We are still developing infrastructure and configuration for these nodes, but presently, if one does

ssh psanagpu102
source conda_setup --dev --gpu

then you will be activating a python 2.7 conda environment for working with the GPU. It is mostly the same as the main environment with psana, but has these differences:

  • includes the nvidia cudnn for deep learning frameworks like tensorflow
  • adds paths to PATH, LD_LIBRARY_PATH, and CPATH so that you can work with the CUDA installation, and the nvidia cudnn
  • for packages like tensorflow, that are compiled differently to work with the GPU, includes the GPU version of that package rather then the GPU version
    • presently, tensorflow is the only such package that is compiled differently for the GPU - that is all other packages in this environment are the same as the standard psana environment.
    • packages like theano can be dynamically configured to use the GPU, so it is the same package between this gpu and non gpu environment 

Using the cuDNN

Before using the cuDNN (by working with tensorflow in the gpu environment, or configuring theano to use it), register with the NVIDIA Accelerated Computing Development program at this link:

 https://developer.nvidia.com/accelerated-computing-developer

Per the nvidia cuDNN license, we believe all users must register before using it, but don't worry, the nvidia emails (if you opt to receive them) are quite interesting! (smile) 

Shared Resource

Presently, the GPU's are only available through interactive nodes. There is no batch management of them to assign GPU resources to users.
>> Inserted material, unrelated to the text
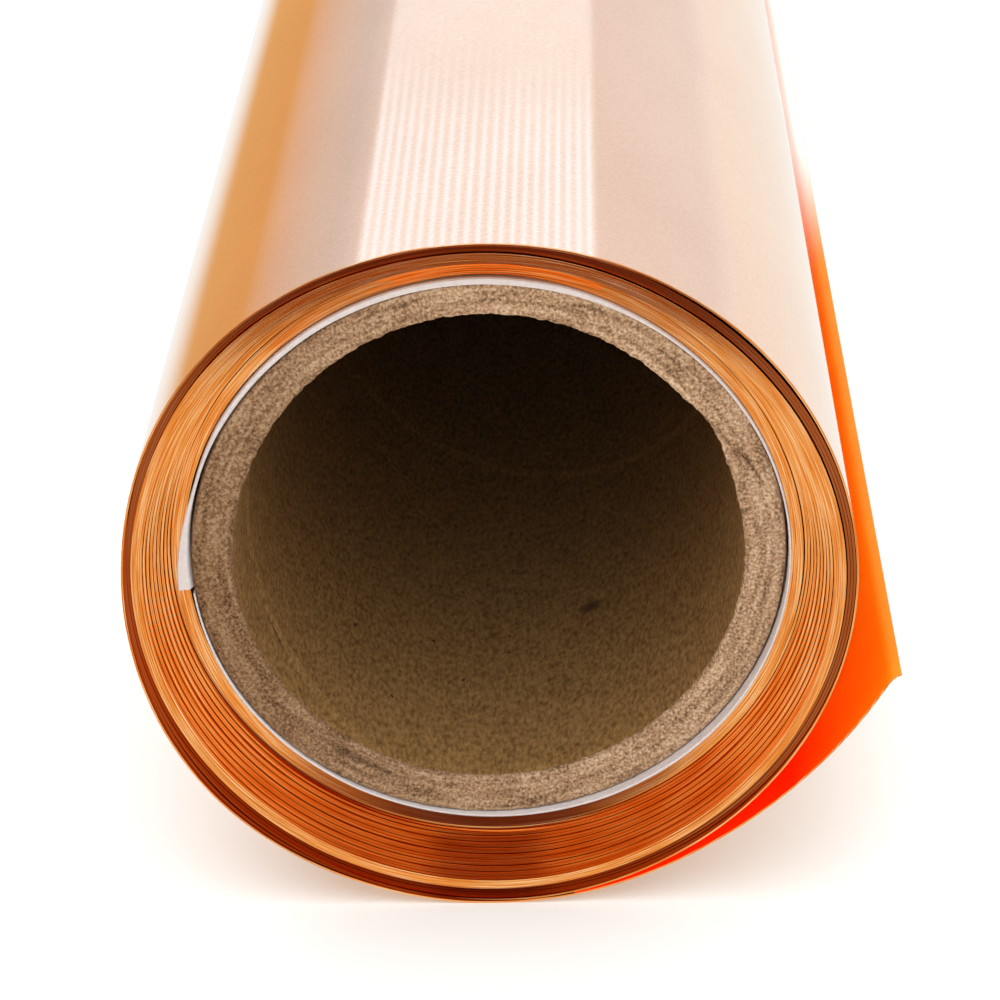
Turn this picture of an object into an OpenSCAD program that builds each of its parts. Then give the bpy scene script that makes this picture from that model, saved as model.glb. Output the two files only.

Be mindful that other users on a node like psanagpu102 may be using the GPU. The main issue is that GPU memory can become a scarce resource.

Make use of the command

nvidia-smi

to see what other processes are on the gpu. Use 

top

to identify the names of other users and communicate with them, or us, to manage multi-use issues.

Limit GPU Card Use

You can use cuda environment variables to restrict any CUDA based program, to only see a few of the GPU cards. If you are on a node that has two or more GPU cards (psanagpu101 is the only such node at this point) You could do 

export CUDA_VISIBLE_DEVICES=1

and any command you run will only see that one GPU. Likewise, to just start one process with a limited view, do

CUDA_VISIBLE_DEVICES=1 ipython

will start an interactive ipython session where tensorflow will only see device 1, and it will call it device 0.

 

Tensorflow: Limit GPU Memory Memory on a Card

With tensorflow, you can write your code to only grab the GPU memory that you need:

with tf.device('/gpu:0'):
    config = tf.ConfigProto()
    config.gpu_options.allow_growth = True
    config.allow_soft_placement=True
    with tf.Session(config=config) as sess:
         # now your program, all variables will default to going on the GPU, and
         # any that shouldn't go on a GPU will be put on the CPU.

 

Configuration Subject to Change

At this point there are very few people using the GPU and the configuration of GPU support is subject to change. Presently the gpu conda environment is only built in the development rhel7 conda installation (thus the --dev switch for conda_setup above).